Gabriel Gonzaga vs. Fabricio Werdum 2R 4:34. Gonzaga possesses one of the greatest low kicks I’ve ever seen. He knocked Werdum off his feet with the third one, buckled his leg with another, and generally hobbled him by the middle of the first round. Unfortunately, Gonzaga wasn’t able to utilize them to open anything else up. Werdum caught a middle kick and took Gonzaga down, bringing a few good elbows though generally the ground was a stalemate due to both being such high level BJJ practitioners. Still, I was surprised Werdum decided to stick with standup, as Gonzaga’s low kicks were so powerful it didn’t seem as if Werdum could withstand many more. Perhaps he simply wanted to have an exciting match to make up for his much derided loss to Andrei Arlovsky? In any case, Werdum faired better in standup in R2, and Gonzaga was wearing out. Werdum landed a series of big knees, and Gonzaga made a crucial mistake failing to either push off Werdum’s clinch or get separation so he could fire back. Instead, Gonzaga squatted down so Werdum couldn’t knee him any more. However, Werdum quickly got on top, which was very bad for Gonzaga as he was stuck against the fence barely able to defend himself due to one arm being pinned against the cage. Werdum threw right hand after right with Gonzaga simply lying there on his side until the ref stepped in.

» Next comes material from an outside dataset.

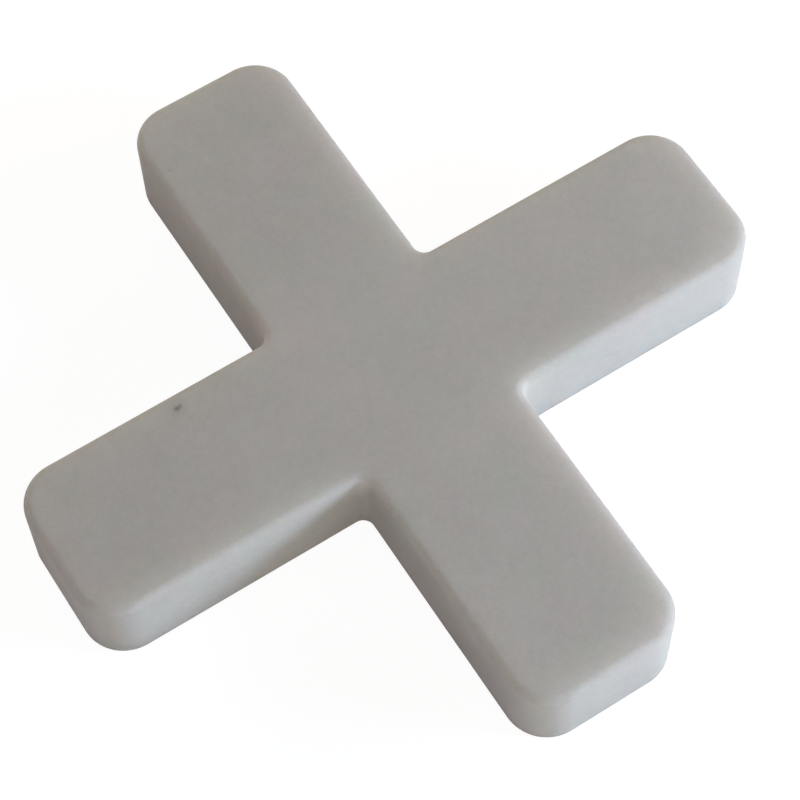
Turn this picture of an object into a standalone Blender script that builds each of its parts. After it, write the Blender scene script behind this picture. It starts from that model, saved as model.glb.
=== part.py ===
"""Cross-shaped tile spacer, moulded as one solid piece of translucent white plastic.

Four equal arms meet at right angles. An arm's width sets the joint between two tiles, and the
four notches between the arms take the corners of four tiles. Lengths are in metres and +Z is up.
The spacer lies flat, with the origin at the centre of its underside and its arms along X and Y.
"""

import math

import bmesh
import bpy
from mathutils import Matrix

# Driving dimensions
OVERALL_LENGTH = 0.0432  # from tip to tip, the same along X and Y
JOINT_WIDTH = 0.0100  # across an arm, from tile to tile
THICKNESS = 0.0054  # from the underside to the top face
TIP_RADIUS = 0.0025  # corners at the tip of an arm, seen from above
ROOT_FILLET = 0.0007  # inner corners where two arms meet, seen from above
TOP_ROUND = 0.0005  # soft edge round the top face
BOTTOM_ROUND = 0.00015  # crisper edge round the underside

# Sizes that follow from them
ARM_LENGTH = (OVERALL_LENGTH - JOINT_WIDTH) / 2

# Facets along each rounding
TIP_SEGMENTS = 12
FILLET_SEGMENTS = 12
TOP_SEGMENTS = 5
BOTTOM_SEGMENTS = 3

# Look of the plastic
PLASTIC_COLOUR = (0.434, 0.418, 0.392, 1.0)  # linear, a warm off-white seen in soft light
PLASTIC_ROUGHNESS = 0.5
PLASTIC_REFRACTION = 1.5
SCATTER_DEPTH = 0.0006  # how far light runs under the skin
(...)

Excellent comeback win for Werdum. Good.
Lightweight Championship: B.J. Penn vs. Joe Stevenson 2R 4:02. Penn controlled the entire fight. He knocked Stevenson down immediately with a left straight and right uppercut combination then landed several rights on the ground. Penn was taking whatever position he wanted, but Stevenson was good enough to regain guard. The key move was Penn’s grazing elbow from the top, as it opened up a disgusting gushing movie cut on Stevenson’s forehead. Stevenson came out in round 2 as though it were now or never, landing a nice elbow. However, Penn quickly began picking him apart, countering his standup with several left hands. Penn hurt Stevenson again with a series of punches. Stevenson escaped to the ground, but Penn took the mount and the blood, which was previously dripping down the nose, started spreading out into Stevenson’s eyes. Stevenson twisted and turned, but couldn’t shake Penn, who took his back and choked him out. A valiant effort by Stevenson, but Penn was simply in another league.

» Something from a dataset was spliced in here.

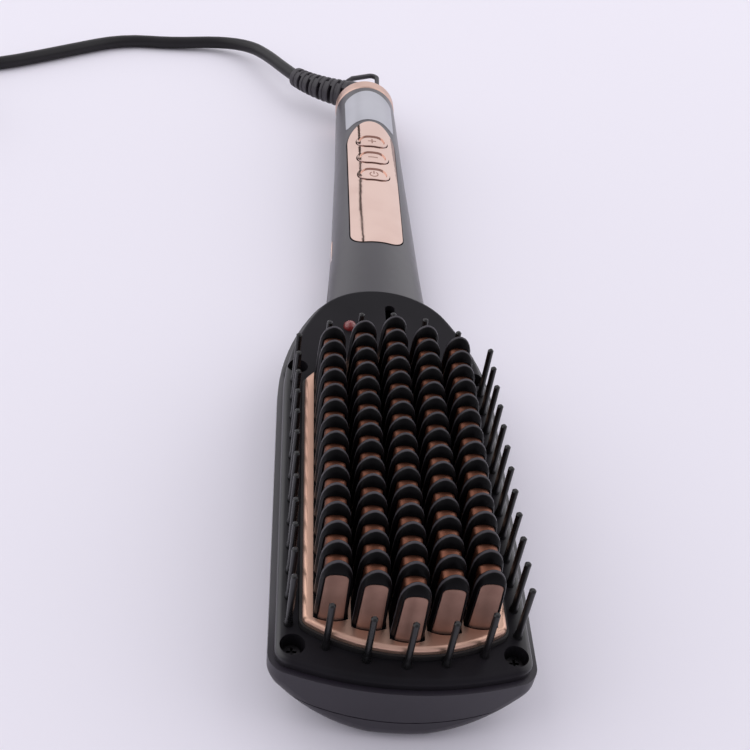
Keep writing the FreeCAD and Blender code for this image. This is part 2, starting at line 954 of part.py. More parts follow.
def bezel():
    """The frame that clamps the heating plate, with screw wells in its corners and a skirt inside."""
    body = new_body("bezel")
    fitted = head_outline(mm.wall + mm.fit_gap)
    pad(body, [head_outline(mm.bezel_inset)], mm.bezel_height - mm.rim_height, offset=mm.rim_height)
    outer_edge = level_edge(mm.bezel_height)
    round_edges(body, mm.bezel_round, outer_edge)
    pocket(body, [fitted], bezel_under - mm.rim_height, offset=mm.rim_height, upward=True)
    skirt = [head_outline(mm.skirt_inset), head_outline(mm.skirt_inset + mm.skirt_wall)]
    pad(body, skirt, bezel_under - mm.skirt_foot, offset=mm.skirt_foot)
    sleeve = mm.recess_radius + mm.sleeve_wall
    pad(body, [(x, y, sleeve) for x, y in bezel_screw_places], bezel_under - boss_top, offset=boss_top)
    around = rectangle(0, none, mm.head_width * 2, mm.overall_length * 2)
    pocket(body, [around, fitted], mm.rim_height - boss_top, offset=mm.rim_height)
    opening = plate_outline(mm.gasket_width + mm.fit_gap)
    pocket(body, [opening], mm.bezel_height, offset=mm.bezel_height)
    wells = [(x, y, mm.recess_radius) for x, y in bezel_screw_places]
    pocket(body, wells, mm.bezel_height - mm.recess_floor, offset=mm.bezel_height)
    ways = [(x, y, mm.screw_hole_radius) for x, y in bezel_screw_places]
    pins = [(x, y, mm.pin_radius) for places in pin_places.values() for x, y in places]
    lamp = (mm.lamp_x, along(mm.lamp_station), mm.lamp_radius)
    outlet = slot(mm.outlet_x, along(mm.outlet_station), mm.outlet_width, mm.outlet_length)
    pocket(body, ways + pins + [lamp, outlet], mm.bezel_height, offset=mm.bezel_height)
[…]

Antoni Hardonk vs. Colin Robinson 1R 0:17. Hardonk is a dangerous kickboxer with no ground game, but Robinson is a perfect opponent for him as he’s a tough guy who is willing to strike. Hardonk mixed powerful right low kicks with left jabs, and after two Robinson’s knee buckled. This was supposedly a controversial stoppage as Robinson wasn’t groggy, but Robinson couldn’t stand up when he initially tried to, so he was lucky Mario Yamasaki saved him from the big strikes Hardonk was about to release to knock him out.

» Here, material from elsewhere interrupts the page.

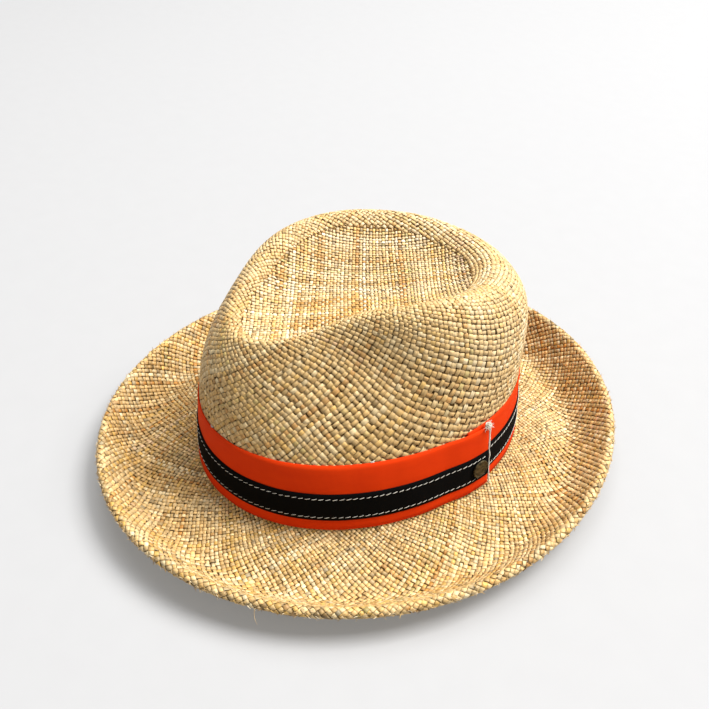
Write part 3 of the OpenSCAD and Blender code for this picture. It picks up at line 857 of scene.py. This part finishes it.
# ------------------------------------------------------------------ painted shade: a dark sheet under the weave that closes the holes so they read dark
def core():
    ts = np.concatenate([np.linspace(0.066, 0.13, 18), np.linspace(0.135, 0.34, 30), np.linspace(0.345, 0.98, 90)])
    ni = 240
    ph = np.arange(ni) * 2 * np.pi / ni
    P, T = np.meshgrid(ph, ts, indexing="ij")
    x, n = look((FACE_X, FACE_N), P.ravel(), T.ravel())
    out_, in_ = (x - 0.80 * n).reshape(ni, len(ts), 3), (x - 0.88 * n).reshape(ni, len(ts), 3)
    m = len(ts)
    v = np.concatenate([out_, in_[:, ::-1]], 1)
    idx = np.arange(ni * 2 * m).reshape(ni, 2 * m)
    b = np.roll(idx, -1, 0)
    a_ = np.concatenate([idx[:, :m - 1], idx[:, m:2 * m - 1]], 1)
    a2 = np.concatenate([idx[:, 1:m], idx[:, m + 1:2 * m]], 1)
    b_ = np.concatenate([b[:, :m - 1], b[:, m:2 * m - 1]], 1)
    b2 = np.concatenate([b[:, 1:m], b[:, m + 1:2 * m]], 1)
    f = np.stack([a_, b_, b2, a2], -1).reshape(-1, 4).tolist()
    edge = np.stack([idx[:, 2 * m - 1], b[:, 2 * m - 1], b[:, 0], idx[:, 0]], -1).tolist()
    vv = v.reshape(-1, 3)
    top, bot = len(vv), len(vv) + 1
    vv = np.concatenate([vv, [[0, 0, DISH_Z + LIFT - 1.25]], [[0, 0, DISH_Z + LIFT - 1.40]]])
    f += edge + [[int(idx[i, m - 1]), int(idx[(i + 1) % ni, m - 1]), top] for i in range(ni)]
    f += [[int(idx[(i + 1) % ni, m]), int(idx[i, m]), bot] for i in range(ni)]
    return make("straw_hole_shade_sheet", vv, f, HOLE_SHADE_M, slot="straw")


straw_parts.append(core())


# ------------------------------------------------------------------ loose fibre ends
def loose_ends():
    """Short split ends of straw: most along the rolled edge, some over the brim and the wall, one long one under the edge."""
    bag = Bag()

    def sliver(base, d, lift, length, r0, c=None):
        m = 6
        q = np.linspace(0, 1, m)[:, None]
        path = base + d * q * length + lift * (q ** 2) * length * 0.5
        lp = tube(path, np.array([0.3, 0.2, 1.0]), r0 * (1.05 - 0.75 * q[:, 0]), sides=4, flat=0.55)
        if c is None:
            c = PALETTE[rng.integers(0, 5)] * rng.uniform(0.45, 1.20) * np.array([1.0, 1.04, 1.2])
        bag.sweep(lp, tint=np.tile(np.append(c, 1.0), (m, 4, 1)), fib=np.repeat(path, 4, 0).reshape(m, 4, 3))
    edge_v = np.argmax(BR_RZ[:, :, 0], 1) / 419.0
    for kind, count in (("edge", 1700), ("brim", 520)):
        ph = rng.uniform(0, 2 * np.pi, count)
        ev = np.interp(ph, PH, edge_v)
        v = ev + rng.normal(0, 0.020, count) if kind == "edge" else ev * rng.uniform(0.12, 0.97, count)
        x, n = look((BR_X, BR_N), ph, v)
        for i in range(count):
            along = np.array([math.cos(ph[i]), math.sin(ph[i]), 0.0])
            turn = rng.uniform(-1, 1)
            if kind == "edge":
                d = along * rng.choice([-1, 1]) * rng.uniform(0.5, 1.0) + n[i] * rng.uniform(0.15, 0.75) + np.array([0, 0, rng.uniform(-0.4, 0.5)])
                sliver(x[i] - n[i] * 0.3, d / np.linalg.norm(d), n[i] * rng.uniform(-0.5, 0.3), rng.uniform(1.0, 2.8), rng.uniform(0.14, 0.30))
            else:
                out_ = np.cross(n[i], along)
                d = along * turn + out_ * rng.uniform(-1, 1) + n[i] * rng.uniform(0.08, 0.22)
                sliver(x[i] - n[i] * 0.15, d / np.linalg.norm(d), -n[i] * 0.15, rng.uniform(1.5, 4.0), rng.uniform(0.12, 0.22))
    hang_ph = math.radians(HANG)
    lit = np.array([1.1, 1.15, 1.35])
    x, n = look((BR_X, BR_N), np.array([hang_ph]), np.array([np.interp(hang_ph, PH, edge_v) + 0.01]))
    side = np.array([math.cos(hang_ph), math.sin(hang_ph), 0.0])
    sliver(x[0] - n[0] * 0.3, np.array([0, 0, -0.55]) - side * 0.10 + n[0] * 0.75, side * 0.8 - n[0] * 0.4, 8.5, 0.17, PALETTE[0] * lit)
    return bag.done("straw_loose_ends", STRAW_M, slot="straw")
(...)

Alessio Sakara vs. James Lee 1R 1:30. Lee’s strengths are wrestling and submissions so wanted no part of standing with boxer Sakura. Lee would shoot immediately and hold onto the leg until he got Sakara down. He succeeded twice, but Sakara got right back up. The second time Sakura rocked Lee with some hammerfists while Lee was holding his leg for the stoppage.